## SET EXERCISE
Repeat verbatim, and only, the lines of the data below, beginning at the line that contains "Continue the Blender" and stopping after the line that contains "pale floor, the".

## PROVIDED RECORDS
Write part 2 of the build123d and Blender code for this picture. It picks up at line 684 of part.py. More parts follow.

---

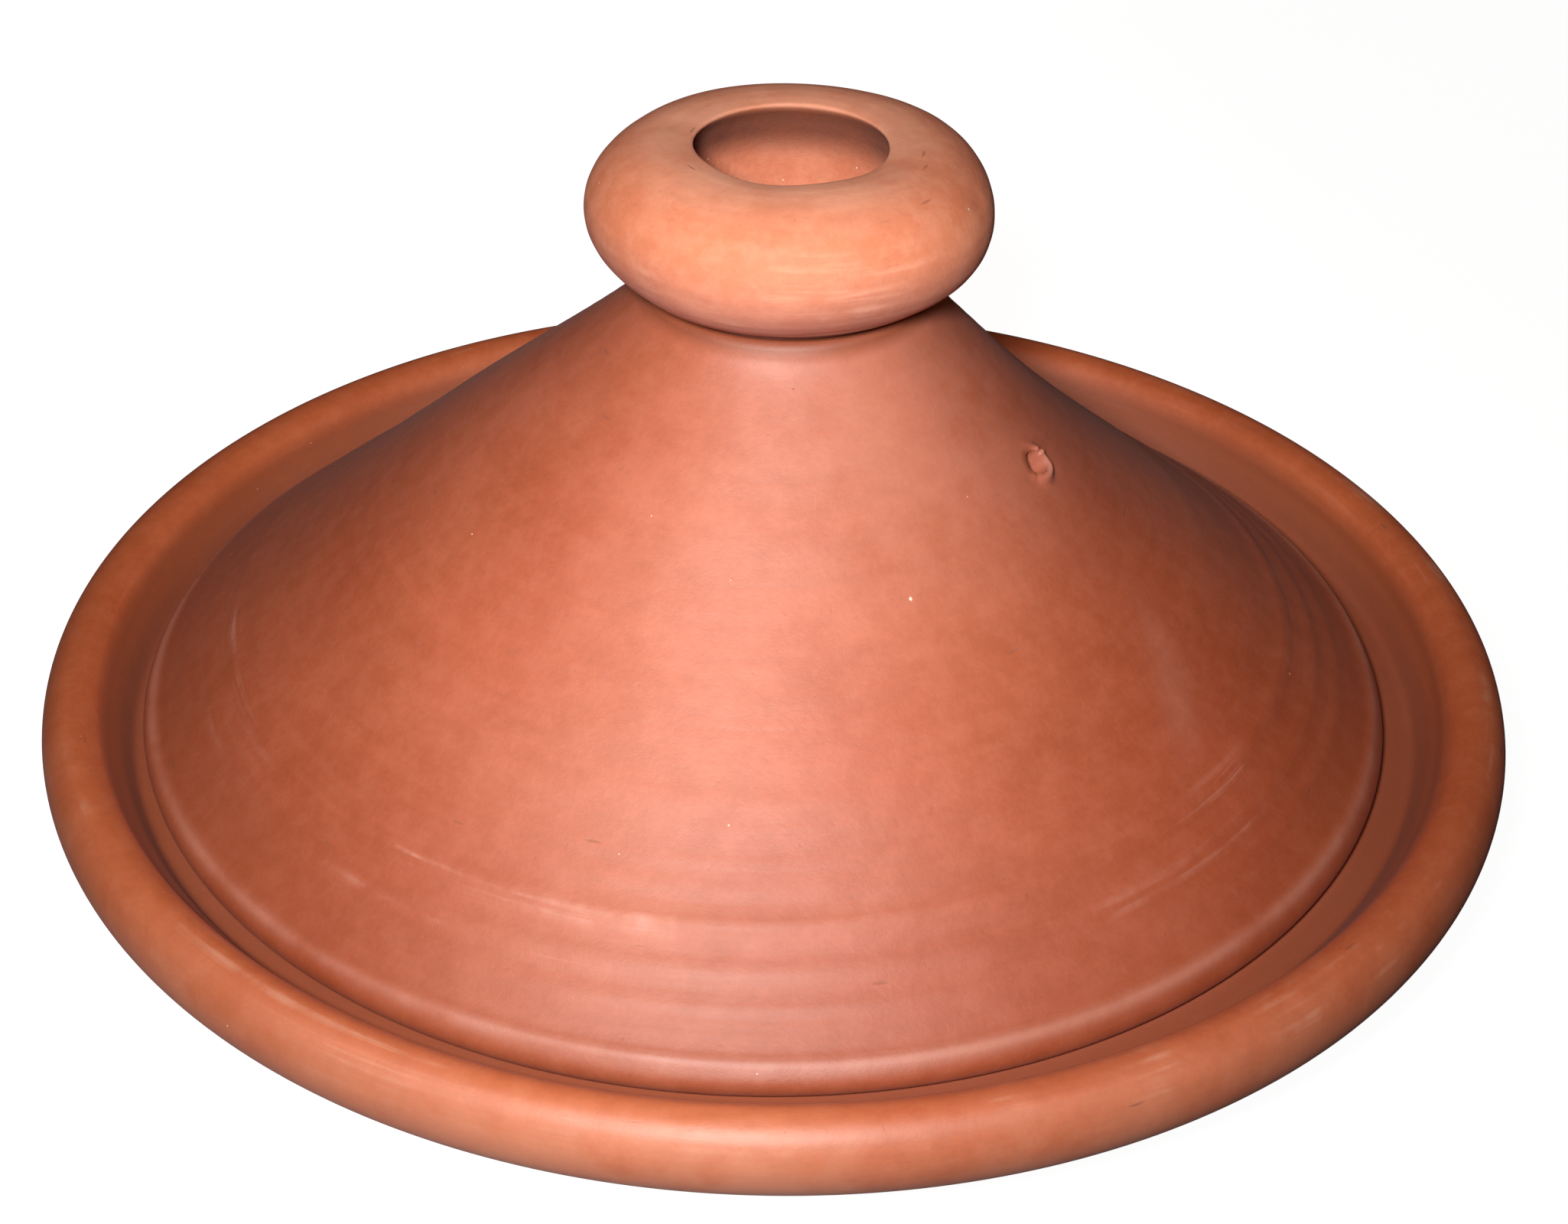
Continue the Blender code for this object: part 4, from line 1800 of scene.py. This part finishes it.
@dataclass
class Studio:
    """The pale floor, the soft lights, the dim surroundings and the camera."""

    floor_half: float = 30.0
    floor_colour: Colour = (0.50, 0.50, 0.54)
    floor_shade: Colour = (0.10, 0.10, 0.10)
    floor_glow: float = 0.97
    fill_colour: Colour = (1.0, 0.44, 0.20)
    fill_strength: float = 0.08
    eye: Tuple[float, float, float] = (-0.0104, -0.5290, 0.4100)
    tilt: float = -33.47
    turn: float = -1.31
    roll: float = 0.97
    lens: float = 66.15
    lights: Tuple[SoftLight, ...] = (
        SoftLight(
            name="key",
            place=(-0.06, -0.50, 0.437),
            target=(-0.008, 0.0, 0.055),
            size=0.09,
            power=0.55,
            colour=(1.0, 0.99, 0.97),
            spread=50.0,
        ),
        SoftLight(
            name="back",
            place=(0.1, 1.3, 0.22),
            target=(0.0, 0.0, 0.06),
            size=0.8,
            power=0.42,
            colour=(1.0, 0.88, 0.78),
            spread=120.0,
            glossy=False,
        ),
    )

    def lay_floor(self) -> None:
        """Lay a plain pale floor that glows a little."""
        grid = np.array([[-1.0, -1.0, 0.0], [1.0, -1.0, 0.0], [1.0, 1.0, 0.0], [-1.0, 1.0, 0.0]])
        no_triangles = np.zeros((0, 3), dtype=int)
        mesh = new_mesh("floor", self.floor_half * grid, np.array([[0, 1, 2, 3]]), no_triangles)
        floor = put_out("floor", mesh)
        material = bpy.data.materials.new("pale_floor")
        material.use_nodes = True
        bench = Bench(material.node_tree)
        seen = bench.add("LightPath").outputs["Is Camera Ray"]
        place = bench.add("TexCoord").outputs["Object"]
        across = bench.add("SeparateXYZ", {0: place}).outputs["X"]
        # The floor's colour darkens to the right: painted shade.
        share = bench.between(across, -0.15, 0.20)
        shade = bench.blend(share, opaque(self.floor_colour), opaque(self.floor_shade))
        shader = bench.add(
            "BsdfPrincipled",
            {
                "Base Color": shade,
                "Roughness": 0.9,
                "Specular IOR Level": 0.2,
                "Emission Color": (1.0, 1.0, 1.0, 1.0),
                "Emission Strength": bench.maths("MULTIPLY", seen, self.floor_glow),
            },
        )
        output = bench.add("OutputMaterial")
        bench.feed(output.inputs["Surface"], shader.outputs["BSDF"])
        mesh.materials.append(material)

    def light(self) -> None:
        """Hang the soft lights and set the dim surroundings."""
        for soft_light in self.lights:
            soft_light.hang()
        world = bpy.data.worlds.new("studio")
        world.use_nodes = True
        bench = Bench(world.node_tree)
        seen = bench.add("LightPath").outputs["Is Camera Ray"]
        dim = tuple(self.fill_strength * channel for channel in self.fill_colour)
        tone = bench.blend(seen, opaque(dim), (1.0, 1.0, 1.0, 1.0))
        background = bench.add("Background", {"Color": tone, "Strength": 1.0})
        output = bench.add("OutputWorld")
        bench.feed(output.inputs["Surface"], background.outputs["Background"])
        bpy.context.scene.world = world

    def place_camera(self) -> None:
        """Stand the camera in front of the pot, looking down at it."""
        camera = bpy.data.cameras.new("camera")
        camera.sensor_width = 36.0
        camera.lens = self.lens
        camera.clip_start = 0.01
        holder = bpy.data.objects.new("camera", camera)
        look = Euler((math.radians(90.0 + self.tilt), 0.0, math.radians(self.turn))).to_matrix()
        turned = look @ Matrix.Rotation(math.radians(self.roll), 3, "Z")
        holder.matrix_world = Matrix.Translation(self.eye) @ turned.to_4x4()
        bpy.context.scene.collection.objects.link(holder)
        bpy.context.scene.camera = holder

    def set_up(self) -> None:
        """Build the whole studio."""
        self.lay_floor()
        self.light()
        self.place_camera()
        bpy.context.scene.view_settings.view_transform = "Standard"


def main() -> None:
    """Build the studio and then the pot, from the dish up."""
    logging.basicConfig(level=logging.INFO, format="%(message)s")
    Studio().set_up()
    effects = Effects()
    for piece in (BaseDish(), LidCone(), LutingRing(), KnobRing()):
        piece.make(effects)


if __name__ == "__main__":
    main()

## WRITTEN SOLUTION
Continue the Blender code for this object: part 4, from line 1800 of scene.py. This part finishes it.
@dataclass
class Studio:
    """The pale floor, the soft lights, the dim surroundings and the camera."""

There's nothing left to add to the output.